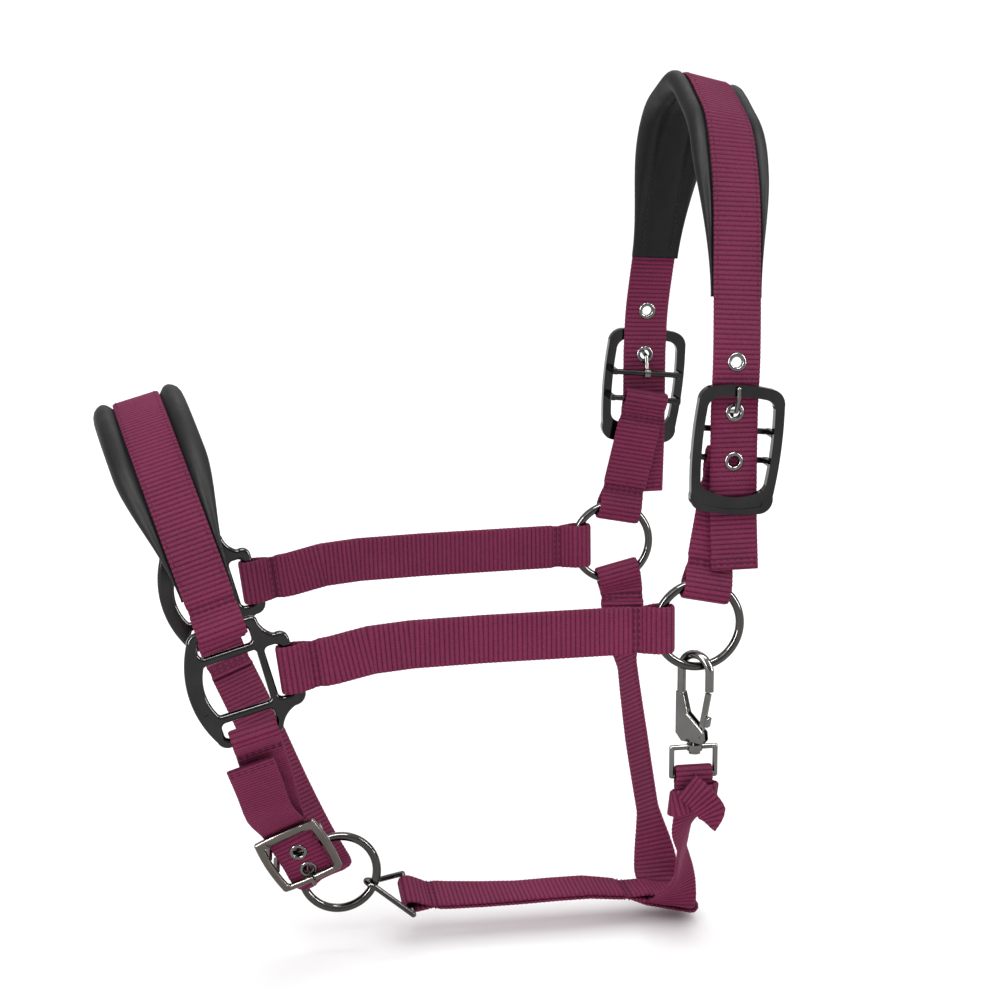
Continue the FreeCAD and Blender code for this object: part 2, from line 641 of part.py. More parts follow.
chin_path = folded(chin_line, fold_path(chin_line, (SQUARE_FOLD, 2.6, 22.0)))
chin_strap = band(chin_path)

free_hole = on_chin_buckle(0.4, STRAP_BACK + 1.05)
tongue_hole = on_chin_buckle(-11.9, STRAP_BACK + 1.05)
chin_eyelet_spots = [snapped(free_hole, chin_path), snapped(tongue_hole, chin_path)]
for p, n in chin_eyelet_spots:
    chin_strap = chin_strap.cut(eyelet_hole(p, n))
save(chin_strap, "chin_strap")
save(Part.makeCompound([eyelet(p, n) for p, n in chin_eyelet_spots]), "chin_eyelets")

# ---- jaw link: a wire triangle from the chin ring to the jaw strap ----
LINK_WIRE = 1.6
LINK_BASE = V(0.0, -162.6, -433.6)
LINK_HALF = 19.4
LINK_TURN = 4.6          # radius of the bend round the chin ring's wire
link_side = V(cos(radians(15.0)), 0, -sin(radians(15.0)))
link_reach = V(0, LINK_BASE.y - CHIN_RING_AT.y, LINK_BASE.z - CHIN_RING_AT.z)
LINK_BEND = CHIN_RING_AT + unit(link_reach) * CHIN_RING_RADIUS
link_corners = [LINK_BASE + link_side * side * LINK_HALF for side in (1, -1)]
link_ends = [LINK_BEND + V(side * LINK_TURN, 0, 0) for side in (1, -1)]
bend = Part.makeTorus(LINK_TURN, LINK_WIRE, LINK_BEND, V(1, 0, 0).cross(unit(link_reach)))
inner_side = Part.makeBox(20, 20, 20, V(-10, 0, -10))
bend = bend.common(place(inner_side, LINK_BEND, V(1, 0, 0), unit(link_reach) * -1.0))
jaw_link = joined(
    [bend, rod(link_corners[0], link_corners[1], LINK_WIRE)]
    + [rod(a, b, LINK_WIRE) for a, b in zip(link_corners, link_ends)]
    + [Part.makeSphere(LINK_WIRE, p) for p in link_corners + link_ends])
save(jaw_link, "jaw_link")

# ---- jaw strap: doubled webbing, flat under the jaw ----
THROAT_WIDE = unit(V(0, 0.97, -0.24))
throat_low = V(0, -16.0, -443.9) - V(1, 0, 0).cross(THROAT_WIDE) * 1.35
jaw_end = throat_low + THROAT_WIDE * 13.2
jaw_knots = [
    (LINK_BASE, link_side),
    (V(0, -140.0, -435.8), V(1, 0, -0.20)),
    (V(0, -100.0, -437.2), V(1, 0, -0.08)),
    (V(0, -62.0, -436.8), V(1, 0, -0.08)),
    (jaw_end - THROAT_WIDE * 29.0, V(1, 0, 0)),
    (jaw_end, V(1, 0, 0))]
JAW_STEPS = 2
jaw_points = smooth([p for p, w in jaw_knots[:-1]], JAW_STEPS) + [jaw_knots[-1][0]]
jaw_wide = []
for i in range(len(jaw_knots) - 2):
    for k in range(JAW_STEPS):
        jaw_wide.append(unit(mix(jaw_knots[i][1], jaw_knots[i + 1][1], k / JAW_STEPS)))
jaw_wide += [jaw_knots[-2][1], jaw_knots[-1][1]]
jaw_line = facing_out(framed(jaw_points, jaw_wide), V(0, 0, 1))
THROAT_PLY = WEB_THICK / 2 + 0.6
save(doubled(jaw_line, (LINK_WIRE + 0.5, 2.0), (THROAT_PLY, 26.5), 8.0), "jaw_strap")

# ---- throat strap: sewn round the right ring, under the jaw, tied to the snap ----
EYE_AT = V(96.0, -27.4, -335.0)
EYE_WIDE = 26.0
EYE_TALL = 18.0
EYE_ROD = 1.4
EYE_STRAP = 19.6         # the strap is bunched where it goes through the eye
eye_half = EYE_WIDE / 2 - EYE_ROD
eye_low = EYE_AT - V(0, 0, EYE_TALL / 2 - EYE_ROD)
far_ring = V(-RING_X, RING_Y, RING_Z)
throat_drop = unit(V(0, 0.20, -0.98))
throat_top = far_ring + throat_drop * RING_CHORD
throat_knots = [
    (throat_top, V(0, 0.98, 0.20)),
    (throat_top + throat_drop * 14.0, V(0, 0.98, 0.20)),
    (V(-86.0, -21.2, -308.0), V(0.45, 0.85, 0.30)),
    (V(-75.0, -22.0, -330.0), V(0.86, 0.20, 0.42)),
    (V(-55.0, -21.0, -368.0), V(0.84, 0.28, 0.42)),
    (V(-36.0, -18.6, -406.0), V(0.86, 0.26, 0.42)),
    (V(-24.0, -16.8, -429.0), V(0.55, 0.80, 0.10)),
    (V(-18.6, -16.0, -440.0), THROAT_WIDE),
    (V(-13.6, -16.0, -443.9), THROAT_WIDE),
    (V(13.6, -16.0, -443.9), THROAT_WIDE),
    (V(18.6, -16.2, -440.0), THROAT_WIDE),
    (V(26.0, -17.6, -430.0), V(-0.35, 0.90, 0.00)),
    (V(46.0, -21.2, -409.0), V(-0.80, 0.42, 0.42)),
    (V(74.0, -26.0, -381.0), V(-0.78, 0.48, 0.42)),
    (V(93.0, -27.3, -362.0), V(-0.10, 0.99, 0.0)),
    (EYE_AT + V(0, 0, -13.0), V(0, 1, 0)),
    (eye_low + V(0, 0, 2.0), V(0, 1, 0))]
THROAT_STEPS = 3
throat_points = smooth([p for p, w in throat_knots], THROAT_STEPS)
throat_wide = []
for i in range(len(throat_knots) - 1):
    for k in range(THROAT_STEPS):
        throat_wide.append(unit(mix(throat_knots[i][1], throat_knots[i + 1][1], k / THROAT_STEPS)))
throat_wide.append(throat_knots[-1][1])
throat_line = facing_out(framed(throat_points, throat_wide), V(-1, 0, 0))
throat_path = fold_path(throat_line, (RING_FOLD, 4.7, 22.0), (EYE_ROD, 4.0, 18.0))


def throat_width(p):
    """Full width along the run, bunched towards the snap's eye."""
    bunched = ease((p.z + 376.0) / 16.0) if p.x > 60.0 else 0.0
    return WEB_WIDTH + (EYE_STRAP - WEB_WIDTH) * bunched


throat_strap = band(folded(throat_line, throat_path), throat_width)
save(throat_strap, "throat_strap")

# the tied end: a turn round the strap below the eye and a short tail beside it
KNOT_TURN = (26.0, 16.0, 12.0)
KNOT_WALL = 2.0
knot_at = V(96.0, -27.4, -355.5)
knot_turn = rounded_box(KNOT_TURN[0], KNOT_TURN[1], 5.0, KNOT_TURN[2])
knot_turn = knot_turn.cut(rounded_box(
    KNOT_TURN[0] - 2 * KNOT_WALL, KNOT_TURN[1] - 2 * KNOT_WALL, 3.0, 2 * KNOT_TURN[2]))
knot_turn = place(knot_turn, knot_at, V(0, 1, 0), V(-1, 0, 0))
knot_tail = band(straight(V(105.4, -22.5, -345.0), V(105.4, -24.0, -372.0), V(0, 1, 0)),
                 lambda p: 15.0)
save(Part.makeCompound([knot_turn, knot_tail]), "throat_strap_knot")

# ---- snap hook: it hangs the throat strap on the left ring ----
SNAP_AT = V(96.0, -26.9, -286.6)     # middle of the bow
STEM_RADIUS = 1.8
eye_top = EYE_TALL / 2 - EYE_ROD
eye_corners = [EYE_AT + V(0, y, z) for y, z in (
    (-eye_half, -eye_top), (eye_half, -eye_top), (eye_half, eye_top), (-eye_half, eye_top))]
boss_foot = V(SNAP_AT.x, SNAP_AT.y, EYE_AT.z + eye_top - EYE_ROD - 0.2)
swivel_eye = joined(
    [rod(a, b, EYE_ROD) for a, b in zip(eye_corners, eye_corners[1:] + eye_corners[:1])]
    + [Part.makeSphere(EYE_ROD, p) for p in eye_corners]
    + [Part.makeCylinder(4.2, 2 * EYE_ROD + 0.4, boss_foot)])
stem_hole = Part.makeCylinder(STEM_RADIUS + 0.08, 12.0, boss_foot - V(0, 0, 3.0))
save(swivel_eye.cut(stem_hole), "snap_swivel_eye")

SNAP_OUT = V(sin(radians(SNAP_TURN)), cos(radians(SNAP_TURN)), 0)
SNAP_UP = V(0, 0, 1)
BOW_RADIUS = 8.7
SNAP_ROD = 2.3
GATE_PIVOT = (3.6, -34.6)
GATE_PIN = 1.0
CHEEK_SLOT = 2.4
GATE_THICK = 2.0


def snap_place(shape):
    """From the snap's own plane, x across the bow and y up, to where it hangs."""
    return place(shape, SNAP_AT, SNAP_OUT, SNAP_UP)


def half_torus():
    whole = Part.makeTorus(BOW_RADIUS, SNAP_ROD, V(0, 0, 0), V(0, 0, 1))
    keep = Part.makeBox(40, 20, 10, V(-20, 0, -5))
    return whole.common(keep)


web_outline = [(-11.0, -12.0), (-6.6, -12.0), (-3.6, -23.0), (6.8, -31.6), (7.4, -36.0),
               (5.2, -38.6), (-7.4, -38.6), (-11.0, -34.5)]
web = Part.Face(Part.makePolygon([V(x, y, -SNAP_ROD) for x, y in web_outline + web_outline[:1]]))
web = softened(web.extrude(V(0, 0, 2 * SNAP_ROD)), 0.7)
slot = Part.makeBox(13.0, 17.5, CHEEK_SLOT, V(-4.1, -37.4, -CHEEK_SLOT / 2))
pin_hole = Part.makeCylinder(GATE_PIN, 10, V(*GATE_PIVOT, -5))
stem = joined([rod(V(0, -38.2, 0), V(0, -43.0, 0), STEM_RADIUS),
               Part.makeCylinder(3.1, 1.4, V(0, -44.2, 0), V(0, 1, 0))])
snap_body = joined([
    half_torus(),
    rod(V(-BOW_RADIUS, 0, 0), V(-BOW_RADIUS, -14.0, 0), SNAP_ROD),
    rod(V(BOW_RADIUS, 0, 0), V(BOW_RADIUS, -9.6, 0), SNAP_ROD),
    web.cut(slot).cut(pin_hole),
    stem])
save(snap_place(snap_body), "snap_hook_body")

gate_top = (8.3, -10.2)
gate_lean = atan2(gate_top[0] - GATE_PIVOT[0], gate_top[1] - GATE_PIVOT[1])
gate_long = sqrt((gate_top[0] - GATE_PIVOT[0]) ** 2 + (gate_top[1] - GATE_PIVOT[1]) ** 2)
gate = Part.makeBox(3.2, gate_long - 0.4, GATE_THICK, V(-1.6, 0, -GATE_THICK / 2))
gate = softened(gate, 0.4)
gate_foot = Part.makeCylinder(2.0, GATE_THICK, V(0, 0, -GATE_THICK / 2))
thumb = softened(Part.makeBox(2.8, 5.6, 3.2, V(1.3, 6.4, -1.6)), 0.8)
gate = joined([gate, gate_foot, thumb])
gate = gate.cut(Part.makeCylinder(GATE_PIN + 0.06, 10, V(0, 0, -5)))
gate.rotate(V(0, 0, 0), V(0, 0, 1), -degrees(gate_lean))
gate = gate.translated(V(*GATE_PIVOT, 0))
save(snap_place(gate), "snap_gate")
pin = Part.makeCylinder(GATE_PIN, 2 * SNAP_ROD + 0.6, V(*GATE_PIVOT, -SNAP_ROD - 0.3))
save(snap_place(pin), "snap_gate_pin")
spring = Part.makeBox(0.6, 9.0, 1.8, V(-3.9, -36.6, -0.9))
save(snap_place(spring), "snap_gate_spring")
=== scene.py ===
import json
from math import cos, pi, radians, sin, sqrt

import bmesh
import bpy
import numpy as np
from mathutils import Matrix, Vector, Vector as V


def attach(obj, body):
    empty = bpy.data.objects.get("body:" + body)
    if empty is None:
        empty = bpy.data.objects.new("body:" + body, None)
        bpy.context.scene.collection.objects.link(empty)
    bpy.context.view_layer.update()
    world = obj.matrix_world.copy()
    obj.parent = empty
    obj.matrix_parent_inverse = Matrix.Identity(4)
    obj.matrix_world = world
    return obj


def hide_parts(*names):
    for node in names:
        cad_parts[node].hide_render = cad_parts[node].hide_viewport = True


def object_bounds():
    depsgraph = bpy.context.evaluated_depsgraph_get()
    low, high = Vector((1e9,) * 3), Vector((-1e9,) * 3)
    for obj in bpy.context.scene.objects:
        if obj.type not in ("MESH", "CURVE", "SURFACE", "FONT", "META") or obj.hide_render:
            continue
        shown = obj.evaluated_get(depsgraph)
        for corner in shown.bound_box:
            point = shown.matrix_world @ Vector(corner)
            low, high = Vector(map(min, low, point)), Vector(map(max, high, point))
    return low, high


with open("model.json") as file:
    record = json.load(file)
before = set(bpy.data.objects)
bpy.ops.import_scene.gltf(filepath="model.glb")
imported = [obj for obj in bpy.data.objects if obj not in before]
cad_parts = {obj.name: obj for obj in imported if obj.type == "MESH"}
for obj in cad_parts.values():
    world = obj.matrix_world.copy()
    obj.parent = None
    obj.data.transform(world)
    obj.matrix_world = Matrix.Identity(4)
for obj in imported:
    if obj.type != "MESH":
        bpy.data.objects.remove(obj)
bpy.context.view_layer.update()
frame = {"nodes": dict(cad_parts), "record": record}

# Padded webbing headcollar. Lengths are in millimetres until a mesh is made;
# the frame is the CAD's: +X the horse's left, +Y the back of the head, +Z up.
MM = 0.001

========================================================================

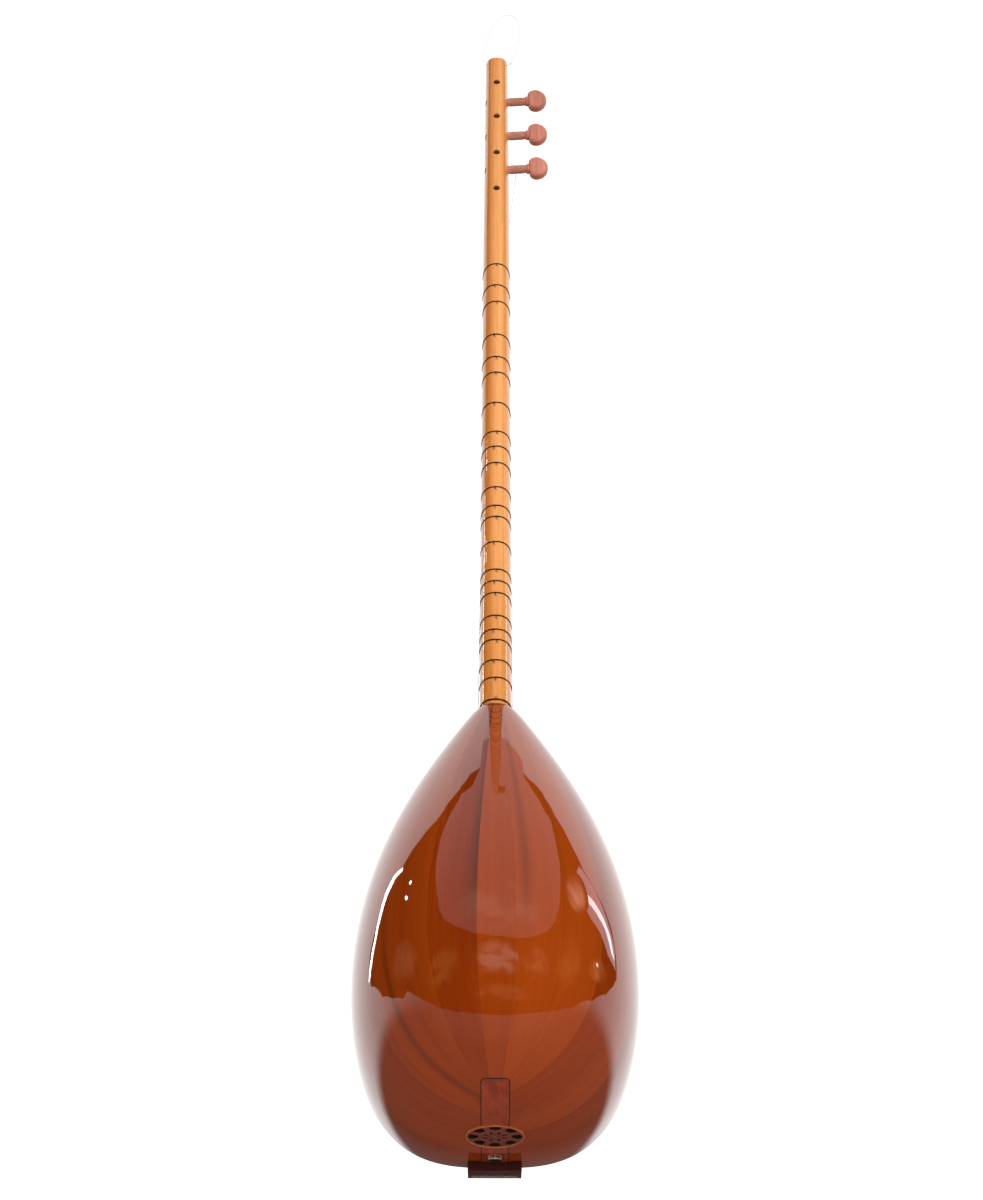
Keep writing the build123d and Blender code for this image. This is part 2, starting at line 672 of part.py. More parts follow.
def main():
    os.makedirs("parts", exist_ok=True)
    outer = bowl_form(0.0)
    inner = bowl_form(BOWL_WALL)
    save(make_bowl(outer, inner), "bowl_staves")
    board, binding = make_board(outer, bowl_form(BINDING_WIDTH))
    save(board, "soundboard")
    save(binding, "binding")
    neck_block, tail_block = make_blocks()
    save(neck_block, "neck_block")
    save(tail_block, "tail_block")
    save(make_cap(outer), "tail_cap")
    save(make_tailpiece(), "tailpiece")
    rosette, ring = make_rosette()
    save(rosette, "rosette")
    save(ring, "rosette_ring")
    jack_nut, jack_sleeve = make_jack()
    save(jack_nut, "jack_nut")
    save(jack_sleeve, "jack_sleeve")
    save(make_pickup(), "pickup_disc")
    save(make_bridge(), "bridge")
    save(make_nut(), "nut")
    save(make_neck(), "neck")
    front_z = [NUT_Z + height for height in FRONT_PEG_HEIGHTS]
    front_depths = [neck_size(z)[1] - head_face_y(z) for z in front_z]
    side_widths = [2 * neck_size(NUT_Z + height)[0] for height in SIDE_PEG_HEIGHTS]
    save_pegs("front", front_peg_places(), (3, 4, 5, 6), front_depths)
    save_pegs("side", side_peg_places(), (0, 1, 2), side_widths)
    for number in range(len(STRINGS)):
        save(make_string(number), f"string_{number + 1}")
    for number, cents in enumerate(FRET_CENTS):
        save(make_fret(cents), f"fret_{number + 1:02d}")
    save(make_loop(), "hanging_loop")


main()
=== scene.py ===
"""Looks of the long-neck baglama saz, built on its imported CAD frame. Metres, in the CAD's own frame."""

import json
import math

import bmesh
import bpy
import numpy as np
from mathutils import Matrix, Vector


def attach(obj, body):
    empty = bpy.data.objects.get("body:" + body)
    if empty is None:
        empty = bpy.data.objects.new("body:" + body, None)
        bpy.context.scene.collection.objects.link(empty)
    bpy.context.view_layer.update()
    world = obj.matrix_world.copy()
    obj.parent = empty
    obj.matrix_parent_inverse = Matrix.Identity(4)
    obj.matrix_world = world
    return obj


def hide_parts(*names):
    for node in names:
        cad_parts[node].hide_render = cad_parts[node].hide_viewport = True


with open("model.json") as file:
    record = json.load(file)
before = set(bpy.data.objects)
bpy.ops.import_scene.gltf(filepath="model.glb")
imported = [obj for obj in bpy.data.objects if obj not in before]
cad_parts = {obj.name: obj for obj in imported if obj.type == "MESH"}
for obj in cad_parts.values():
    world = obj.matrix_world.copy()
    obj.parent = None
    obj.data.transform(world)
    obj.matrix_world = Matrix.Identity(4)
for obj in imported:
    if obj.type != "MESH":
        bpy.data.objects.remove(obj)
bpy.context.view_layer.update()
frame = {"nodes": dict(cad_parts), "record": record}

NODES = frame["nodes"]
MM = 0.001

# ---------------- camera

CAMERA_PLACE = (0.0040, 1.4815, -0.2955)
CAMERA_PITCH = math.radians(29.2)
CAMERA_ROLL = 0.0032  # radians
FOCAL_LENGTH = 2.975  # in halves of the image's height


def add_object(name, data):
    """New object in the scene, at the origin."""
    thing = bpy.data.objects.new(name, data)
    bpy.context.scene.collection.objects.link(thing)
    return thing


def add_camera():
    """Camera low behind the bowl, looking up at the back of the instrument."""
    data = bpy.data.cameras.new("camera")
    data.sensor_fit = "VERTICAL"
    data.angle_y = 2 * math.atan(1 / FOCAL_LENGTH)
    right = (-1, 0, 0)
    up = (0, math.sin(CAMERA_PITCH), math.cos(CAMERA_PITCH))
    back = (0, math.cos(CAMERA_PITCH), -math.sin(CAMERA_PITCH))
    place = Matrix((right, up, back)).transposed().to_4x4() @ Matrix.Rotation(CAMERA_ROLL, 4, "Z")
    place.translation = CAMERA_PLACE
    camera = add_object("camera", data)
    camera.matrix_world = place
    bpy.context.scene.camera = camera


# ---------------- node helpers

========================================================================

**Required work:**
From the line that contains "Continue the FreeCAD" through the line that contains "chin_strap = band(chin_path)", reproduce every line exactly, both end lines included.

**Response:**
Continue the FreeCAD and Blender code for this object: part 2, from line 641 of part.py. More parts follow.
chin_path = folded(chin_line, fold_path(chin_line, (SQUARE_FOLD, 2.6, 22.0)))
chin_strap = band(chin_path)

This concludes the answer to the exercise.